TORY RUSHTON: Yes, the applications go through the department. This is something that was in the Lahey review as well – about community working for us and such. When all the documentation is in place, that’s when the application actually gets under way and is started. That was only about six months ago. The initiative started awhile before, but the actual process started only about six months ago. It is still under review with the department.
I do want to point out that they don’t need the government to actually do the easements. They can have two lawyers actually do the easement for themselves on the outside of that. It’s actually not a step that they need government to take place in.
CARMAN KERR: Has the department spoken to this group about the other options?
TORY RUSHTON: There have been ongoing conversations back and forth from the department to that group.
CARMAN KERR: I’ve got a lot of questions for the Minister of Environment and Climate Change at this point. I’ll switch it over to high production. The landscape level assessment process is being applied to all eco-districts, last year and again this year. As assessments are completed and maps and information are released, there was talk of an online high-production forestry map. Is that online?
TORY RUSHTON: Is it just recently announced? No, that part is not online yet. As we move through this year, it’s our hope to have the whole matrix and the high production on that map viewer, once it’s established. Or – I don’t want to tie that to it – another link where you can actually go and see where the zones are allocated for the high production.
CARMAN KERR: I’m sorry, to the minister, I didn’t hear that last bit – no, but?
TORY RUSHTON: I’m just being corrected. The first three sites are actually on the map viewer now. The rest of them, as they come into works, working with the licence holder and the areas that are named, the rest of them will be on the map viewer as we allocate those sites.
This isn’t going to be a flick of the switch. It’s going to take a few years to get to that 10 per cent mark, but we do have a commitment to the sector that we’re going to work with them, hand in hand, to make sure they’re going to the right areas, for the right reasons, with the right aspects
CARMAN KERR: The minister just mentioned it will take a few years to get to this 10 per cent, or no more than 10 per cent. Does that mean three years or does that mean more than that?
TORY RUSHTON: Just to give you an example, we’re going to do as long as it takes. To give you an example of where we’re at right now, we’re at 0.5 per cent with those first three allocations, so it is going to take some time. I know the sector would love to have it done in two years. Others would like to see it prolonged even longer.
Obviously, it is going to take some time, but we are certainly committed to making sure that we allocate the proper lands, and not do it too speedily to allocate the wrong lands. It will be 10 per cent, it will be no more than 10 per cent.
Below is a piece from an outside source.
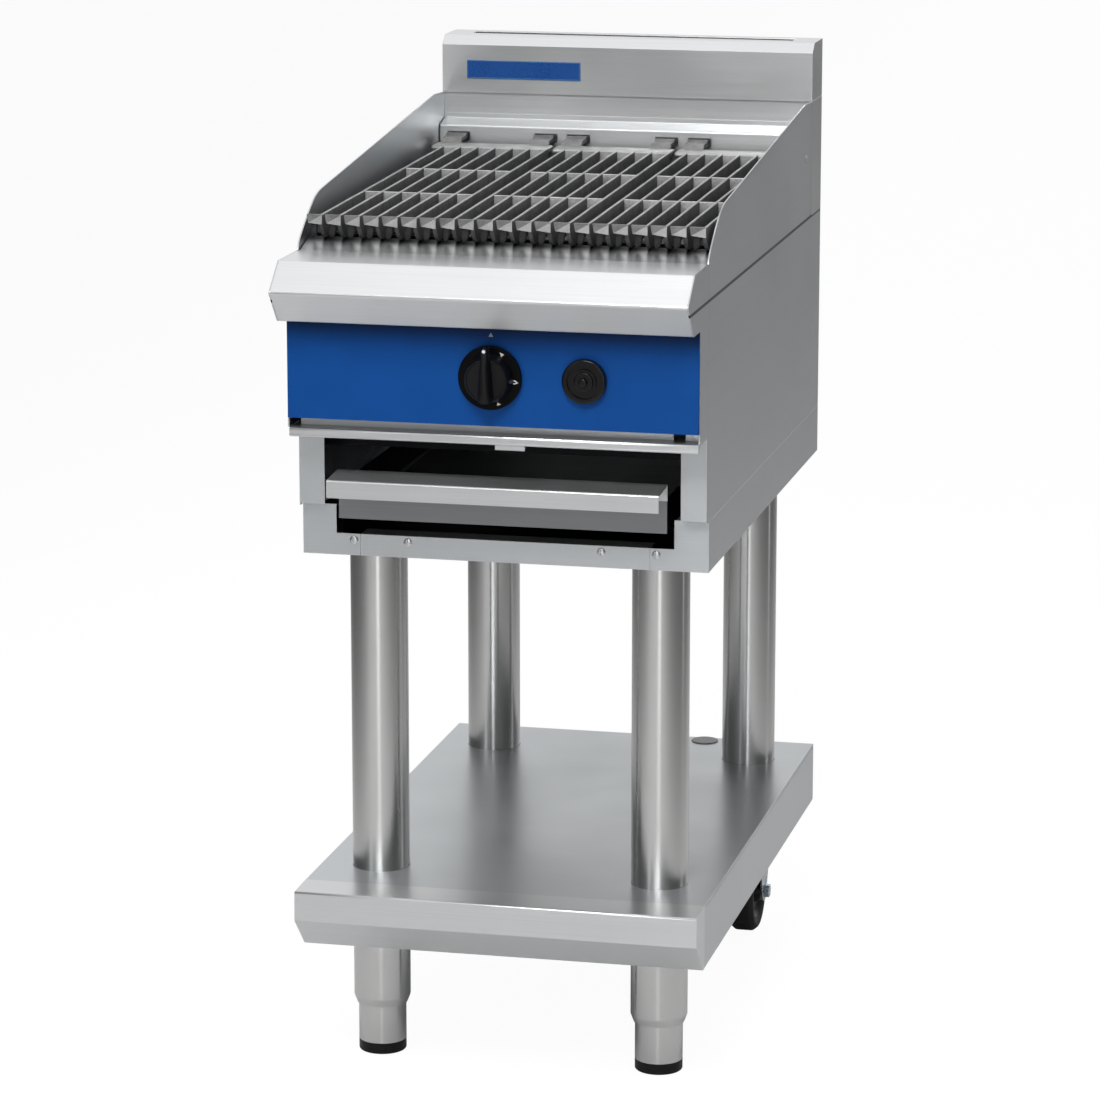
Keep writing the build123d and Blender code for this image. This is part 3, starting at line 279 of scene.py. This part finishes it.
FINISH = {
    "sheet_x": brushed_steel("brushed_sheet_x", STEEL, 0.36, "x"),
    "sheet_y": brushed_steel("brushed_sheet_y", STEEL, 0.38, "y", seam_shadow=True),
    "bright_x": brushed_steel("bright_sheet_x", BRIGHT_STEEL, 0.34, "x"),
    # Darker copy of the brushed steel for the drawer front: painted shade under the handle's lip.
    "shade_painted_x": brushed_steel("shade_painted_sheet_x", (0.27, 0.28, 0.29), 0.36, "x"),
    "tube": tube_steel("polished_tube", (0.62, 0.62, 0.615), 0.22),
    "blue": enamel_with_painted_shadow("blue_enamel", (0.004, 0.073, 0.315), 0.42, 0.829, 0.851),
    "rim_blue": coated("rim_enamel", (0.05, 0.17, 0.42), 0.30, 0.06, 700.0, 0.03, specular=0.5),
    "badge": coated("badge_enamel", (0.010, 0.085, 0.340), 0.30, 0.06, 700.0, 0.03, specular=0.4),
    "black": coated("satin_black", (0.005, 0.005, 0.006), 0.34, 0.20, 1500.0, 0.08, specular=0.22),
    "skirt": coated("skirt_black", (0.002, 0.002, 0.0025), 0.40, 0.20, 1500.0, 0.06, specular=0.08),
    "gloss_black": coated("gloss_black", (0.003, 0.003, 0.004), 0.18, 0.20, 900.0, 0.04, specular=0.35),
    "rubber": coated("wheel_rubber", (0.012, 0.012, 0.013), 0.55, 0.25, 1100.0, 0.25, specular=0.3),
    "grey": coated("grey_plastic", (0.30, 0.31, 0.32), 0.42, 0.06, 1300.0, 0.10),
    "white_ink": coated("white_ink", (0.85, 0.85, 0.85), 0.45, 0.03, 1500.0, 0.05),
    "iron": cast_iron("cast_iron_dark", (0.030, 0.030, 0.032), (0.115, 0.115, 0.118), 0.60, 0.4),
    # Lit and shaded copies of the grate iron: the paler ones paint light on faces to the front and above, and
    # the near-black one paints shade under the teeth and on the fingers.
    "iron_shaded_under": cast_iron("cast_iron_shaded_under", (0.006, 0.006, 0.006), (0.030, 0.030, 0.031), 0.7, 0.0),
    "iron_lit_front": cast_iron("cast_iron_lit_front", (0.10, 0.10, 0.102), (0.33, 0.33, 0.325), 0.52, 0.6),
    "iron_lit_top": cast_iron("cast_iron_lit_top", (0.34, 0.34, 0.34), (0.62, 0.62, 0.61), 0.42, 0.8),
    "burner_iron": cast_iron("burner_iron", (0.03, 0.028, 0.026), (0.09, 0.08, 0.075), 0.65, 0.3),
    "zinc": spangled_zinc("bright_zinc", (0.58, 0.66, 0.72), 0.24, 260.0),
    "galvanised": spangled_zinc("galvanised_sheet", (0.42, 0.43, 0.44), 0.42, 90.0),
    # Painted shade: these sheets darken toward the rear, under the grates and inside the body.
    "gutter": painted_shade_rearward("fat_gutter", (0.66, 0.665, 0.67), (0.012, 0.012, 0.013), -0.284, -0.262, 0.36),
    "tray": painted_shade_rearward("fat_tray", (0.055, 0.055, 0.058), (0.018, 0.018, 0.019), -0.31, -0.25, 0.50),
    "hidden": painted_shade_rearward("painted_shade_inside", (0.020, 0.020, 0.021), (0.006, 0.006, 0.006), -0.31, -0.25, 0.55),
    "brass": coated("machined_brass", (0.62, 0.42, 0.14), 0.30, 0.08, 1200.0, 0.08, metallic=1.0),
    "pipe": coated("black_pipe", (0.03, 0.03, 0.033), 0.5, 0.25, 500.0, 0.25, metallic=0.4),
}
NODE_FINISH = {
    "sheet_x": ("undershelf", "corner_brackets", "pilot_burner", "stand_front_rail"),
    "shade_painted_x": ("drawer_front",),
    "sheet_y": ("left_side_panel", "right_side_panel", "stand_side_rails", "left_splash_guard",
                "right_splash_guard", "console_end_caps"),
    "gutter": ("grease_gutter",),
    "tray": ("drawer_tray",),
    "hidden": ("base_plate", "drawer_runners", "firebox_side_walls"),
    "bright_x": ("shelf_nose", "bullnose", "drip_ledge", "firebox_rear_wall", "drawer_handle",
                 "flue_duct", "splashback_hood"),
    "tube": ("front_legs", "rear_legs", "left_foot_sleeve", "right_foot_sleeve", "domed_screws"),
    "blue": ("control_panel",),
    "badge": ("badge",),
    "black": ("left_foot_cap", "right_foot_cap", "left_wheel_hub", "right_wheel_hub", "knob", "igniter_body"),
    "skirt": ("knob_skirt",),
    "gloss_black": ("igniter_bezel", "igniter_button"),
    "rubber": ("left_wheel_tyre", "right_wheel_tyre"),
    "grey": ("hole_plug",),
    "iron": ("left_grate", "centre_grate", "right_grate"),
    "burner_iron": ("burners", "radiants", "radiant_rails"),
    "zinc": ("castor_forks", "castor_axles"),
    "galvanised": ("foot_inserts", "stand_rear_rail", "rear_panel"),
    "brass": ("valve_spindle", "valve_body", "valve_plug", "gas_inlet", "injectors"),
    "pipe": ("gas_supply_pipe", "burner_manifold"),
}
for finish, names in NODE_FINISH.items():
    for name in names:
        nodes[name].data.materials.clear()
        nodes[name].data.materials.append(FINISH[finish])


# ---------------------------------------------------------------- edges of the CAD sheets and castings
def round_edges(piece, width, segments, angle):
    """Rounds by a modifier the edges that turn by more than the angle, so that they catch the light."""
    bevel = piece.modifiers.new("edge", "BEVEL")
    bevel.width = width
    bevel.segments = segments
    bevel.limit_method = "ANGLE"
    bevel.angle_limit = math.radians(angle)
    bevel.harden_normals = True
    bevel.use_clamp_overlap = True


SHEET_EDGE = 0.45 * MM
WELD_REACH = 1e-5
for name in ("undershelf", "left_side_panel", "right_side_panel", "stand_side_rails", "stand_rear_rail",
             "drawer_front", "flue_duct", "splashback_hood", "console_end_caps", "drip_ledge",
             "control_panel", "castor_forks", "castor_axles", "shelf_nose"):
    nodes[name].modifiers.new("join", "WELD").merge_threshold = WELD_REACH
    round_edges(nodes[name], SHEET_EDGE, 2, 35.0)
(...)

As we add more Crown lands through acquisitions or such things, you could see the land grow, but it will never be more than 10 per cent of the total Crown lands.
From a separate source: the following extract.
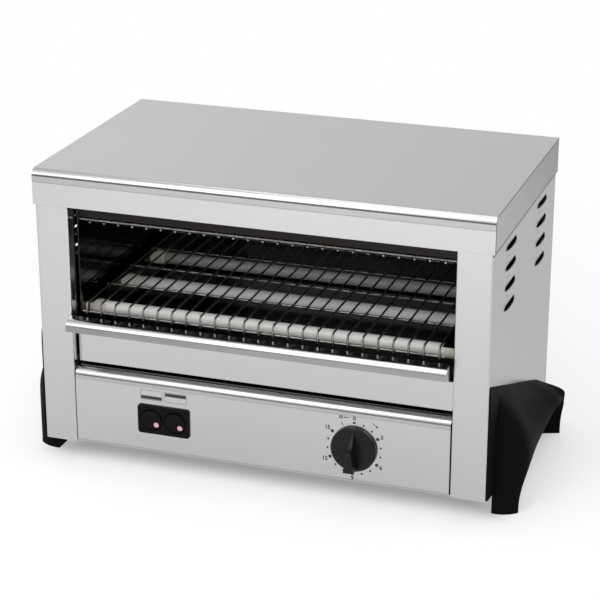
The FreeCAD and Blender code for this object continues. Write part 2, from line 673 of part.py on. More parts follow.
def rack_cross_height():
    return RACK_PLANE - RACK_WIRE - RACK_CROSS_WIRE + WELD_DEPTH


def cooking_rack():
    """Welded wire rack whose depth wires turn down at the front to a cross wire."""
    half = RACK_HALF_WIDTH
    low = rack_cross_height()
    pitch = RACK_CROSS_SPAN / (RACK_CROSS_COUNT - 1)
    rods = [cylinder(V(-half, RACK_CROSS_FIRST_Y + i * pitch, low), V(1, 0, 0), RACK_CROSS_WIRE, 2 * half)
            for i in range(RACK_CROSS_COUNT)]
    front_y = RACK_FRONT_Y + RACK_WIRE + RACK_CROSS_WIRE - WELD_DEPTH
    front_z = RACK_TIP_Z + RACK_FRONT_RISE
    rods.append(cylinder(V(-half, front_y, front_z), V(1, 0, 0), RACK_CROSS_WIRE, 2 * half))
    for x in depth_wire_xs():
        path = [V(x, RACK_REAR, RACK_PLANE), V(x, RACK_FRONT_Y, RACK_PLANE), V(x, RACK_FRONT_Y, RACK_TIP_Z)]
        rods.append(wire_rod(path, RACK_FRONT_BEND, RACK_WIRE))
    return rods[0].multiFuse(rods[1:])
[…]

…If you put it all in a harvest year this year and allocate all 10 per cent, and it was ready to harvest every 30 years, you’d harvest 10 per cent of that land every year. So it has to be allocated throughout the whole process of a growth cycle, if you will. I think I’ve said that right. Hopefully the team is listening and won’t correct me later.
Lahey’s Recommendation No. 18 states that “DNR must ensure, as an immediate priority, that the Endangered Species Act is fully implemented on Crown land, including the completion of recovery plans that identify and make provisions for protection of core habitat for species at risk.” The department’s process for reviewing harvest plans has struggled with identifying important species at risk. One example would be Goldsmith Lake, in my back yard, in my constituency. Several members of the public have flagged the ecological importance of the forests there. It seems to have fallen through the harvest plan viewer process.
I think the Wildlife Branch at one point indicated that it will take time and more resources to develop better modelling. How does the department plan to address the documented – I’ll call them failures – of the Integrated Resource Management system to identify that habitat of legally protected species?
TORY RUSHTON: In that Goldsmith Lake harvest plan, in the original application, there were pieces of land that were actually removed because of what we knew. As people went out in public and saw that the process actually did its job and started to remove those pieces – as the public started going out and visiting – we had staff and sometimes contractors go out to identify what was being reported back to the department. We mitigated that by actually applying the policies that needed to be applied for what was found, such as the lichen, and extended the boundaries around where they could harvest.
That original application actually had pieces of land removed from the application because of what we knew on the ground.
CARMAN KERR: Will the department require an environmental assessment, as recommended by Lahey and agreed to by the province, when deciding whether to renew Northern Pulp’s utilization licence agreement – this July, I believe.
TORY RUSHTON: Sorry, I missed the very first part of that question.
CARMAN KERR: It’s around the environmental assessment requirement as recommended by Lahey, agreed to by the province, when deciding whether to renew Northern Pulp’s utilization licence agreement, I think by July.
TORY RUSHTON: Yes, it is recommended. I think it’s number 18 in the Lahey recommendations. Actually, I believe you said that. Now that I’m saying that, I remember it.
That is a process that is in the works, in collaboration with the Department of Environment and Climate Change, to set up those standards. Will they be enacted by the end of July of this year? I can’t commit that they’ll be finalized and finished, but that is the goal of this department – to get to the environmental assessment process. I actually made reference to that in my opening remarks, that eventually we want to get to that EA process and implement number 18, if you will.
CARMAN KERR: The question begs, why wasn’t that process in place before Port Hawkesbury Paper’s licence was renewed?
TORY RUSHTON: Very simply, it was a 20-year deal and there was an option to renew it at 10 years. That’s when Port Hawkesbury Paper actually did. They came in and made the application to have it extended out for the 10-year review.
CARMAN KERR: Does the minister have a target for protected areas in this mandate over the next two years?
TORY RUSHTON: In collaboration with the Department of Environment and Climate Change, our commitment was to finish off the Parks and Protected Areas plan and to develop the next stage plan for this calendar year, and start working on it right away. That was the mandate that was given to this.